Among the many industries that have been negatively impacted by the ongoing spread of COVID-19, airlines are continuing to suffer from the sudden drop in travel demand.
Flights are being cancelled, staff are being laid off and revenues are nosediving, causing some of the world’s largest airline carriers to announce major changes to their services.
Qantas is one such example of an airline that has been negatively impacted and, earlier this week, the Spirit of Australia announced that it would be taking a number of unprecedented steps in a bid to limit damage to the business and avoid going into all-out free fall.
In particular, there are three things the airline outlined that will offer business owners with some food for thought on how they might react in the event that adversity hits their own ventures.
In a press release describing the changes the group would be taking in the wake of the virus, Qantas announced it would suspend almost a quarter of all flights globally until later this year.
For many businesses, dropping almost quarter of its revenue places a tremendous strain on cash flow, making it very difficult to continue to operate.
But when commenting on the virus’s impact on financial performance, the airline stated that it was in ‘a strong position’ with a ‘robust balance sheet’ and between its cash, undrawn facilities and unencumbered assets, the group could dip into almost $8 billion if necessary.
Qantas’s strong financial position teaches startup founders about the importance of securing a rainy day fund for circumstances that can’t be planned for.

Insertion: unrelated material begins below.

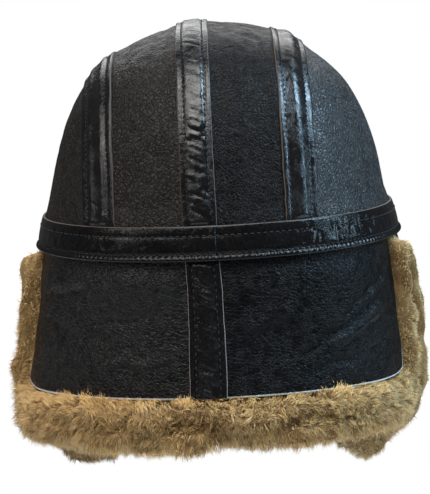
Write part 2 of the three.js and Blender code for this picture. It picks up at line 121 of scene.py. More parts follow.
def lattice(cells, seed):
    n = (cells[..., 0] * 73856093) ^ (cells[..., 1] * 19349663) ^ (cells[..., 2] * 83492791)
    n = (n ^ (seed * 7919 + 17)) & 0xFFFFFFFF
    for _ in range(2):
        n = ((n ^ (n >> 16)) * 0x45D9F3B) & 0xFFFFFFFF
    return (n ^ (n >> 16)) / 2**31 - 1


def noise(points, size, seed=0):
    """Smooth noise from -1 to 1 over points, with features of about that size."""
    scaled = points / np.asarray(size, float)
    cells = np.floor(scaled).astype(np.int64)
    inside = scaled - cells
    weight = inside**3 * (inside * (inside * 6 - 15) + 10)
    total = np.zeros(points.shape[:-1])
    for i in (0, 1):
        for j in (0, 1):
            for k in (0, 1):
                corner = lattice(cells + np.array([i, j, k]), seed)
                share = np.ones_like(total)
                for axis, step in enumerate((i, j, k)):
                    share = share * (weight[..., axis] if step else 1 - weight[..., axis])
                total += corner * share
    return total


def flat3(a, b):
    """Flat coordinates as points for the noise."""
    a, b = np.broadcast_arrays(a, b)
    return np.stack([a, b, np.zeros_like(a, dtype=float)], -1)


# The oval of the head opening, measured round from the back towards the wearer's left.
def oval_size(x, y):
    return (np.abs(x / HALF_WIDTH) ** PLAN_ROUND + np.abs(y / HALF_DEPTH) ** PLAN_ROUND) ** (1 / PLAN_ROUND)


def oval_point(angle):
    size = oval_size(np.sin(angle), np.cos(angle))
    return np.sin(angle) / size, np.cos(angle) / size


OVAL_ANGLES = np.linspace(0, 2 * np.pi, 2881)
OVAL_X, OVAL_Y = oval_point(OVAL_ANGLES)
OVAL_LENGTHS = np.concatenate([[0], np.cumsum(np.hypot(np.diff(OVAL_X), np.diff(OVAL_Y)))])
OVAL_LENGTH = OVAL_LENGTHS[-1]


def angle_at(length):
    turns = np.floor(length / OVAL_LENGTH)
    return 2 * np.pi * turns + np.interp(length - turns * OVAL_LENGTH, OVAL_LENGTHS, OVAL_ANGLES)


def set_back(z):
    return APEX_SET_BACK * np.maximum(z / CROWN_HEIGHT, 0) ** 2


def crown_level(points):
    height = points[..., 2] / CROWN_HEIGHT
    size = oval_size(points[..., 0], points[..., 1] - set_back(points[..., 2])) / (1 - CROWN_LEAN * height)
    return size**2 + np.maximum(height, 0) ** CROWN_ROUND


def crown_hit(start, direction):
    """The crown's points on rays from start."""
    start, direction = np.broadcast_arrays(start, direction)
    near = np.zeros(direction.shape[:-1])
    far = 2 * (HALF_DEPTH + CROWN_HEIGHT) / np.linalg.norm(direction, axis=-1)
    for _ in range(28):
        middle = (near + far) / 2
        points = start + direction * middle[..., None]
        inside = points[..., 2] < CROWN_HEIGHT
        points[..., 2] = np.minimum(points[..., 2], CROWN_HEIGHT)
        inside &= crown_level(points) < 1
        near = np.where(inside, middle, near)
        far = np.where(inside, far, middle)
    return start + direction * near[..., None]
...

When business is going well, it’s easy to forget that things can turn sour in the quickest of instances. But, founders who are looking to build businesses that withstand the tests that dire change can present always need to set aside a portion of their earnings so they have a safety net to fall back on.

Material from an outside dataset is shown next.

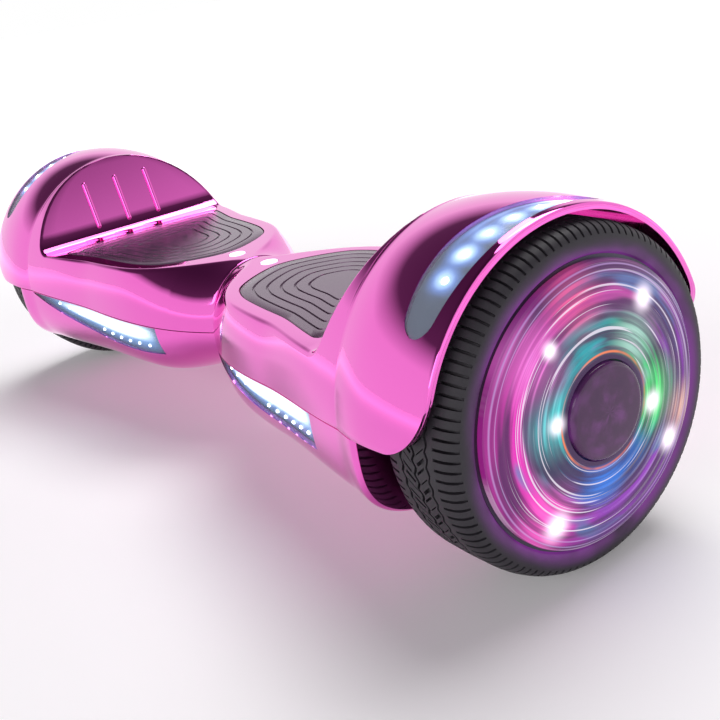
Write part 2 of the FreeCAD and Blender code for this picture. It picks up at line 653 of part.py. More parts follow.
# ---- charging and power parts, under the right half -------------------------------------
def charge_socket():
    x, y = SOCKET_SPOT
    body = post(x, y, GROUND_CLEARANCE - 0.4, GROUND_CLEARANCE + 14.5, SOCKET_BORE + 1.6)
    body = body.fuse(post(x, y, GROUND_CLEARANCE - 0.4, GROUND_CLEARANCE + 1.0, SOCKET_BORE + 3.4))
    body = body.cut(post(x, y, GROUND_CLEARANCE - 1, GROUND_CLEARANCE + 11, SOCKET_BORE))
    for i in range(3):
        angle = math.radians(90 + 120 * i)
        px, py = x + 3.6 * math.cos(angle), y + 3.6 * math.sin(angle)
        body = body.fuse(post(px, py, GROUND_CLEARANCE + 7, GROUND_CLEARANCE + 12, 1.0))
    return body


def socket_cap():
    x, y = SOCKET_SPOT
    lid = post(x, y, CAP_Z - 1.0, CAP_Z + 0.8, CAP_RADIUS)
    lid = lid.fuse(box(x - 4, x + 4, y, CAP_HINGE_Y, CAP_Z - 1.0, CAP_Z + 0.8))
    lid = lid.fuse(rod(x - 6, x + 6, 1.4, CAP_Z, CAP_HINGE_Y))
    return lid.fuse(box(x - 3, x + 3, y - CAP_RADIUS - 2.5, y - 6, CAP_Z - 1.0, CAP_Z + 0.8))


def power_button():
    x, y = BUTTON_SPOT
    knob = post(x, y, GROUND_CLEARANCE - 1.6, FRAME_FLOOR - 9.8, BUTTON_RADIUS)
    knob = knob.fuse(post(x, y, FRAME_FLOOR - 11.4, FRAME_FLOOR - 9.8, BUTTON_RADIUS + 2))
    knob = knob.fuse(post(x, y, FRAME_FLOOR - 10, FRAME_FLOOR - BUTTON_TRAVEL - 0.4, 3.0))
    return knob.cut(post(x, y, GROUND_CLEARANCE - 2, GROUND_CLEARANCE - 1.2, BUTTON_RADIUS - 2))


def right_cuts():
    """Openings that only the right bottom cover has."""
    x, y = SOCKET_SPOT
    socket_hole = post(x, y, GROUND_CLEARANCE - 4, GROUND_CLEARANCE + 12, SOCKET_BORE + 1.6 + LOOSE)
    socket_face = post(x, y, GROUND_CLEARANCE - 4, GROUND_CLEARANCE + 1.2, SOCKET_BORE + 3.4 + LOOSE)
    bx, by = BUTTON_SPOT
    button_hole = post(bx, by, GROUND_CLEARANCE - 4, GROUND_CLEARANCE + 5, BUTTON_RADIUS + LOOSE)
    return [socket_hole, socket_face, button_hole]


def battery_bracket(x0, y_half, z_top):
    strap = box(x0, x0 + 22, -y_half - 2, y_half + 2, z_top, z_top + 1.5)
    for side in (-1, 1):
        near, far = sorted((side * (y_half + 0.5), side * (y_half + 2.0)))
        strap = strap.fuse(box(x0, x0 + 22, near, far, FRAME_TOP, z_top + 1))
    return strap


# ---- build every node ------------------------------------------------------------------
LEFT_LIGHT = (182.0, 30.0)      # blunt end, pointed end
RIGHT_LIGHT = (48.0, 210.0)     # the same, measured as on a left half


def shared_parts(hollow):
    """The parts that both halves have, drawn as on the left half."""
    return {
        "top_cover": top_cover(hollow),
        "cover_screws": cover_screws(),
        "axle_clamp": axle_clamp(),
        "clamp_bolts": clamp_bolts(),
        "axle": axle(),
        "stator": stator(),
        "tyre": tyre(),
        "hub_shell": hub_shell(),
        "hub_side_cover": hub_side_cover(),
        "magnets": magnets(),
        "wheel_bearings": group([bearing(TYRE_IN + 2.5), bearing(TYRE_OUT - 11.5)]),
        "wheel_light_board": wheel_light_board(),
        "wheel_light_cover": wheel_light_cover(),
        "wheel_cap": wheel_cap(),
        "footpad": footpad(),
        "sensor_board": sensor_board(),
        "fender_light_lens": layer(0.1, 1.5, crescent_prism(0.0)),
        "fender_light_board": layer(1.7, 2.4, crescent_prism(-1.0)),
        "indicator_lens": post(INDICATOR_X, 0, DECK_HEIGHT - 3.0, DECK_HEIGHT + 0.3, 5.5),
    }


def lit_parts(hollow, light, extra_cuts):
    """The bottom cover and the headlight of one half, drawn as on the left half."""
    blunt, tip = light
    return {
        "bottom_cover": bottom_cover(hollow, headlight_prism(blunt, tip, 0.3), extra_cuts),
        "headlight_lens": layer(0.5, WALL - 0.3, headlight_prism(blunt, tip, 0.0)),
        "headlight_board": layer(WALL + 2.4, WALL + 3.6, headlight_prism(blunt, tip, -1.6)),
    }


def left_frame():
    """The frame that grips the pivot shaft and the stop pin, and carries the control board."""
    pin_hole = rod(PIVOT_BLOCK_START - 1, PIVOT_BLOCK_START + 14, STOP_PIN_RADIUS + SEATED,
                   PIVOT_Z + STOP_PIN_REACH)
    solid = frame(SHAFT_RADIUS + SEATED).cut(pin_hole)
    for x in (82, 168):
        for y in (-27, 27):
            solid = solid.fuse(post(x, y, FRAME_TOP - 1, FRAME_TOP + 5, 3.0))
    return solid


def right_frame():
    """The frame that turns on the pivot shaft, with the slot for the stop pin."""
    return mirrored(frame(SHAFT_RADIUS + 3 + SEATED)).cut(stop_slot())


def middle_parts():
    """The pivot, the cables, the boards and the battery."""
    battery_x0 = -PIVOT_BLOCK_END - 20 - BATTERY[0]
    battery_top = FRAME_TOP + 0.3 + BATTERY[2]
    half_battery = BATTERY[1] / 2.0
    return {
        "pivot_shaft": pivot_shaft(),
        "pivot_circlip": pivot_circlip(),
        "pivot_bushes": pivot_bushes(),
        "stop_pin": rod(-PIVOT_BLOCK_START - 13, PIVOT_BLOCK_START + 14, STOP_PIN_RADIUS,
                        PIVOT_Z + STOP_PIN_REACH),
        "joint_seal": ring(-JOINT_GAP + 0.4, JOINT_GAP - 0.4, NECK_RADIUS - 0.6,
                           NECK_RADIUS - 4.0, PIVOT_Z),
        "harness_cable": harness(),
        "control_board": control_board(),
        "battery_pack": box(battery_x0, battery_x0 + BATTERY[0], -half_battery, half_battery,
                            FRAME_TOP + 0.3, battery_top),
        "battery_bracket": battery_bracket(battery_x0 + 45, half_battery, battery_top + 0.3),
        "right_motor_cable": rod(-AXLE_START_X + 0.4, -PIVOT_BLOCK_END - 16.6, 2.5),
        "charge_socket": charge_socket(),
        "socket_cap": socket_cap(),
        "power_button": power_button(),
    }


def save(name, shape):
    if shape.ShapeType == "Compound" and len(shape.Solids) == 1:
        shape = shape.Solids[0]
    shape.exportStep("parts/" + name + ".step")
    span = shape.BoundBox
    print(f"{name:26s} solids {len(shape.Solids):2d} valid {shape.isValid()}"
          f"  volume {shape.Volume:10.1f}  x {span.XMin:7.1f} {span.XMax:7.1f}"
          f"  y {span.YMin:6.1f} {span.YMax:6.1f}  z {span.ZMin:6.1f} {span.ZMax:6.1f}")


os.makedirs("parts", exist_ok=True)
space = cover_space()
nodes = {"left_frame": left_frame(), "right_frame": right_frame()}
for part, shape in shared_parts(space).items():
    nodes["left_" + part] = shape
    nodes["right_" + part] = mirrored(shape)
for part, shape in lit_parts(space, LEFT_LIGHT, []).items():
    nodes["left_" + part] = shape
for part, shape in lit_parts(space, RIGHT_LIGHT, [mirrored(cut) for cut in right_cuts()]).items():
    nodes["right_" + part] = mirrored(shape)
nodes.update(middle_parts())
for node, shape in nodes.items():
    save(node, shape)
print(len(nodes), "nodes")
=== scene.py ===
# %% [markdown]
# # A self-balancing board with lit wheels
# Two chrome-pink halves meet in a pivot. Each one carries a rubber pad, a headlight, a crescent
# light on its fender and a hub-motor wheel whose disc glows. The CAD model gives the true sizes
# and the joints. This file gives each visible piece its finished surface and its light.

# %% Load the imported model
import json
import math

import bmesh
import bpy
from mathutils import Matrix, Vector


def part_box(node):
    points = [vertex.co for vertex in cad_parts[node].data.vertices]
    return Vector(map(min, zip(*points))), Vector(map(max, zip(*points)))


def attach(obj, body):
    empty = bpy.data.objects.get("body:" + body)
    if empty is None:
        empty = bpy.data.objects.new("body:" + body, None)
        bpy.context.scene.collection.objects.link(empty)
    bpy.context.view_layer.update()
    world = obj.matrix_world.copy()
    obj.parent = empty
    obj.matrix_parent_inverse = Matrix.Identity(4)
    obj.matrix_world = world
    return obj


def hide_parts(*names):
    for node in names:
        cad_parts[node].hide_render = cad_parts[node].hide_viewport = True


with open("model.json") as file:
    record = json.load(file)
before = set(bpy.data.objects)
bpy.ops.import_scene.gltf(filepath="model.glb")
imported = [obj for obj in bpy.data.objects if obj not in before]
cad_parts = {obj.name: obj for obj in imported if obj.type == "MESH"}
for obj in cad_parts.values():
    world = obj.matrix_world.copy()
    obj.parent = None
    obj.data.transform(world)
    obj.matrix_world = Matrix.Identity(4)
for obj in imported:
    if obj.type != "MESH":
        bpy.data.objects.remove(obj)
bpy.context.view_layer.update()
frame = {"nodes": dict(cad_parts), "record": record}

# %% [markdown]
# ## Sizes
# The CAD nodes say where everything is, so the sizes come from their boxes. Shapes are worked out
# in millimetres, because that is how such parts are drawn, and turned into metres only when a
# mesh is made. The few sizes a box can't tell, such as wall thickness, repeat the part's own.

# %% Measure the nodes, in millimetres
MM = 0.001


def low_high(node):
    low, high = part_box(node)
    return Vector(low) / MM, Vector(high) / MM


tyre_low, tyre_high = low_high("left_tyre")
cover_low, cover_high = low_high("left_top_cover")
pad_low, pad_high = low_high("left_footpad")
seal_low, seal_high = low_high("joint_seal")
WHEEL_RADIUS = (tyre_high.z - tyre_low.z) / 2.0
AXLE_Z = (tyre_high.z + tyre_low.z) / 2.0
TYRE_IN, TYRE_OUT = tyre_low.x, tyre_high.x
FENDER_OUT = cover_high.x
FENDER_RADIUS = cover_high.z - AXLE_Z
JOINT_GAP = cover_low.x
DECK_HEIGHT = pad_high.z
PIVOT_Z = (seal_low.z + seal_high.z) / 2.0
NECK_RADIUS = DECK_HEIGHT - PIVOT_Z
GROUND_CLEARANCE = round(low_high("left_bottom_cover")[0].z, 1)
SEAM_GAP = 0.3
SEAM_RISE = 13.0
SEAM_HEIGHT = low_high("left_bottom_cover")[1].z + SEAM_GAP - SEAM_RISE
WALL = 2.6
WELL_RADIUS = WHEEL_RADIUS + 3.8
WELL_WALL_OUT = TYRE_IN - 8.0
WELL_WALL_IN = WELL_WALL_OUT - WALL
CROWN_X = TYRE_IN + 12.0
CREASE_X = TYRE_IN - 26.0
WALL_FOOT_X = TYRE_IN - 47.0
WAIST_HALF_DEPTH = 77.0
POCKET_FLOOR = DECK_HEIGHT - 5.0
DECK_UNDERSIDE = POCKET_FLOOR - WALL
RIM_WIDTH = 10.0
PAD_START_X = pad_low.x - 0.4
PAD_END_X = pad_high.x + 0.4
HUB_RADIUS = low_high("left_hub_shell")[1].z - AXLE_Z
print(f"wheel {WHEEL_RADIUS:.1f}, fender {FENDER_RADIUS:.1f}, deck {DECK_HEIGHT:.1f} mm")

# %% [markdown]
# ## Shader expressions
# A material is a graph of nodes, but most of it is plain maths on a few sockets. A small class
# wraps a socket, so that `1 - mask` or `wave * 0.5` adds the Math nodes by itself. Colours go
# through Mix nodes instead, because a Math node would turn them grey.

# %% Wrap sockets and materials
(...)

When a significant drop in revenue occurs, businesses look to cut back on as many costs as they can, and given the current circumstances, Qantas announced that it will be doing exactly that.
But even though the announced service changes mean the company will have in the order of 2000 surplus jobs, Qantas chief executive Alan Joyce said laying off staff was a last resort.
“Less flying means less work for our people,” Joyce said in his commentary on the group’s press release. “But we know coronavirus will pass and we want to avoid job losses wherever possible.
“We’re asking our people to use their paid leave and, if they can, consider taking some unpaid leave given we’re flying a lot less.”
This approach is an important one for startup founders to take note of. Staff aren’t just resources that can be laid off – they are people who often rely on their income for their livelihood.
No matter how dire things might become, it’s important to always put your staff first and show them the empathy they deserve, as this will bolster goodwill and support for your company when it’s needed most.
As part of its overall attempt to cut back on costs in wake of this predicament, there are several senior members of the Qantas team who are going to be sacrificing significant amounts of money until the financial year end.
In this admirable move, Qantas’s chairman will be taking no fees, the group CEO will sacrifice his entire salary and the Board will take a 30 per cent reduction in fees.
The lesson for SMEs here is a clear one: when faced with adversity, business owners need to be prepared to make sacrifices for the sake of company stability.
While salary sacrifice might not be an option for some business owners or managers – especially for those founders who are still bootstrapping – the concept of being prepared to take a temporary hit for the greater good is a practice that will always reflect positively on a business owner and plays a big part in seeing a business through a rough period.